Instructions for the task: Show each line of the data below that has the string "from" in it.

Data section:
• • •
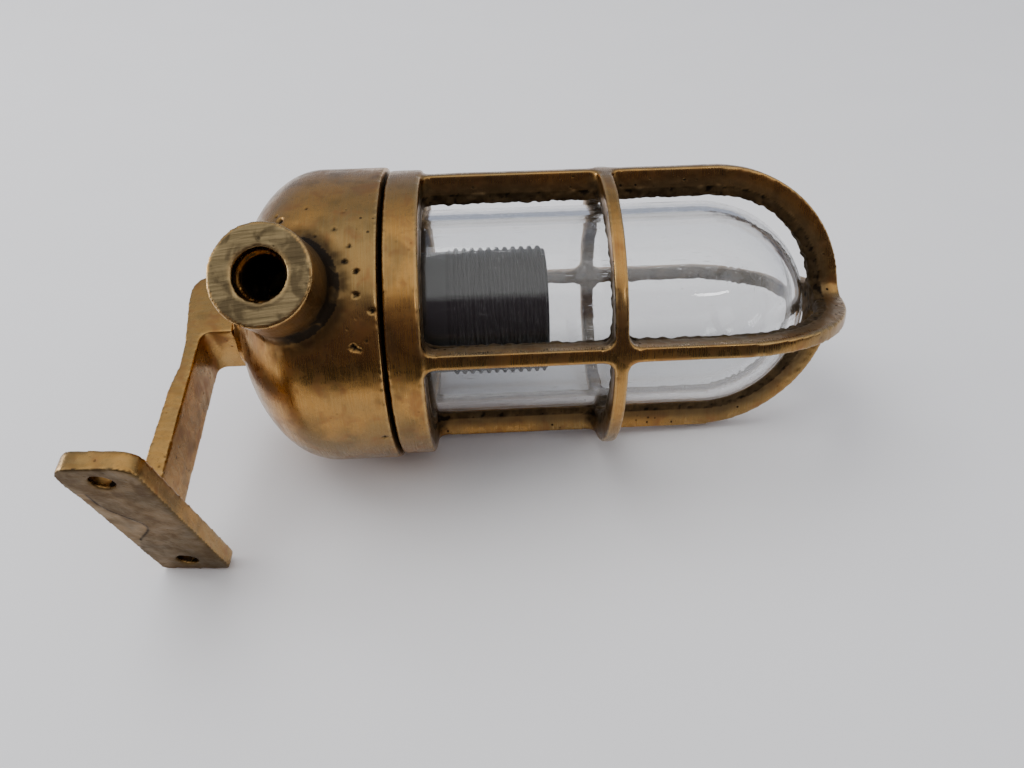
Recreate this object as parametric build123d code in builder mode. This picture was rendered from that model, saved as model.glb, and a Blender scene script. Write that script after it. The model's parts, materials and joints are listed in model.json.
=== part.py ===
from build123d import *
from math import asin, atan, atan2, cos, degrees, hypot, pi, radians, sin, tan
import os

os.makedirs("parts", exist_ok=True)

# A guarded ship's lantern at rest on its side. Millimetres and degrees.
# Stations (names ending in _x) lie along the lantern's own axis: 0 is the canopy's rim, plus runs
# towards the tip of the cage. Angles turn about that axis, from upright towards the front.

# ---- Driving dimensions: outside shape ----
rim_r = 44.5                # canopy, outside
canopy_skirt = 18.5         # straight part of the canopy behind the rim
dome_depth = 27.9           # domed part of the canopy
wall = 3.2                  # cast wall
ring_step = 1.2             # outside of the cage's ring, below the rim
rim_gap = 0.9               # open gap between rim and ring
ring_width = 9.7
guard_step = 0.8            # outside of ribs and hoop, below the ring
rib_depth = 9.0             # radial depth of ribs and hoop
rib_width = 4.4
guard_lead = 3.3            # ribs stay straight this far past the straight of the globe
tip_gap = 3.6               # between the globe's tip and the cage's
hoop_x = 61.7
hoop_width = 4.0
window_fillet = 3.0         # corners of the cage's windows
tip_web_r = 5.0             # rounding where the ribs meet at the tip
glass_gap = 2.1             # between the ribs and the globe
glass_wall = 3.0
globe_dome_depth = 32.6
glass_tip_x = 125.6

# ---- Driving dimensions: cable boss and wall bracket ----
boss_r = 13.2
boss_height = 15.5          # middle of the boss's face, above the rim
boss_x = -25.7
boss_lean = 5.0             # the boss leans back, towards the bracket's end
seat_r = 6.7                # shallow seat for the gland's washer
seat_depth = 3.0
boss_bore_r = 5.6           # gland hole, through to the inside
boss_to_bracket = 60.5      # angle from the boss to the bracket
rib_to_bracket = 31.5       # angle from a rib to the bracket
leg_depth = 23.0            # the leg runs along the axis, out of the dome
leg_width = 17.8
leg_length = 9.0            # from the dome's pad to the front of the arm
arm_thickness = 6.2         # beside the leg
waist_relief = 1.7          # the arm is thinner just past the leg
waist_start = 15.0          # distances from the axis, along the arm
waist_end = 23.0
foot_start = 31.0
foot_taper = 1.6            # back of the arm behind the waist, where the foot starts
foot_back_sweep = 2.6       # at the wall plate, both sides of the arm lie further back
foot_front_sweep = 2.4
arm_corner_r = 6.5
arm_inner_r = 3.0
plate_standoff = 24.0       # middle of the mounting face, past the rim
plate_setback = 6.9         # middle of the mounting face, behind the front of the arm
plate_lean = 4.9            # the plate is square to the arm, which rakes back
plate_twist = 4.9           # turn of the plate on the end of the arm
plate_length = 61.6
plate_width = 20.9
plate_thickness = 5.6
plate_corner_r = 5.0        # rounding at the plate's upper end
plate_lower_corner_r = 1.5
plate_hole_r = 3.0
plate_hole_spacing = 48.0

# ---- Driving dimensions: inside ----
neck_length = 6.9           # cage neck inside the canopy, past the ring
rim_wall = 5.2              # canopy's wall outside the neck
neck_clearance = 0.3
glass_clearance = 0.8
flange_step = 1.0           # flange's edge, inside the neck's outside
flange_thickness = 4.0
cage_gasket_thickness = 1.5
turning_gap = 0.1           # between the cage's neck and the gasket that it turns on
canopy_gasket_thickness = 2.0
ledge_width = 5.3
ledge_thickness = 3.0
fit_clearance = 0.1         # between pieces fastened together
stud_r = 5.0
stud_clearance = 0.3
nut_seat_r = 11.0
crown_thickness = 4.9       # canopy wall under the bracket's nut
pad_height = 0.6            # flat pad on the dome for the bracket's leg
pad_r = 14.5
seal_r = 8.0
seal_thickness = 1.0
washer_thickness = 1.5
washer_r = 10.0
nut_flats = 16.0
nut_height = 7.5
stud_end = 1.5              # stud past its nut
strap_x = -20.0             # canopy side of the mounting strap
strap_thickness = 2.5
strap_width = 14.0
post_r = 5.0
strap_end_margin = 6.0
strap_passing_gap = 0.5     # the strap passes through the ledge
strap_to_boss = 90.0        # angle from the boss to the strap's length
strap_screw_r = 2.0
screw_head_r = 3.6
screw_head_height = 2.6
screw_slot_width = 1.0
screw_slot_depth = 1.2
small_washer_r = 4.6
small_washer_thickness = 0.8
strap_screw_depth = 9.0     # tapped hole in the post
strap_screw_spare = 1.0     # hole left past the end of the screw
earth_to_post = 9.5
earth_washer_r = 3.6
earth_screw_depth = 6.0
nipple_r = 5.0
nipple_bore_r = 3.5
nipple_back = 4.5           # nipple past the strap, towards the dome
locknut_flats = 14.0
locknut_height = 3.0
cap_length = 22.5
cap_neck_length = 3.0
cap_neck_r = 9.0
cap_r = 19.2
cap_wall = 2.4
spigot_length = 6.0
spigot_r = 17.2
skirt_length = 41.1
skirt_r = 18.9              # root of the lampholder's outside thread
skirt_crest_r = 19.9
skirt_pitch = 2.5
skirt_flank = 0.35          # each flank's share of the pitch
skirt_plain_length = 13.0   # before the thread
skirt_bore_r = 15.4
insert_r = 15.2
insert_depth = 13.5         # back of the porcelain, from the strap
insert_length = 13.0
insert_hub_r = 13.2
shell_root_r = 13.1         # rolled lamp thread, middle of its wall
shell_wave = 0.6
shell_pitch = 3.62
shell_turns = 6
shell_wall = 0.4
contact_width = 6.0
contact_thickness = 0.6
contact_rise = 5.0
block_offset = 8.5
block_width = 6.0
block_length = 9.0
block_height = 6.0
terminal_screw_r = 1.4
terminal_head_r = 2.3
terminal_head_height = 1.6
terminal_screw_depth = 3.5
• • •
Response to this exercise:
Recreate this object as parametric build123d code in builder mode. This picture was rendered from that model, saved as model.glb, and a Blender scene script. Write that script after it. The model's parts, materials and joints are listed in model.json.
from build123d import *
from math import asin, atan, atan2, cos, degrees, hypot, pi, radians, sin, tan
# towards the tip of the cage. Angles turn about that axis, from upright towards the front.
boss_to_bracket = 60.5      # angle from the boss to the bracket
rib_to_bracket = 31.5       # angle from a rib to the bracket
leg_length = 9.0            # from the dome's pad to the front of the arm
waist_start = 15.0          # distances from the axis, along the arm
strap_to_boss = 90.0        # angle from the boss to the strap's length
insert_depth = 13.5         # back of the porcelain, from the strap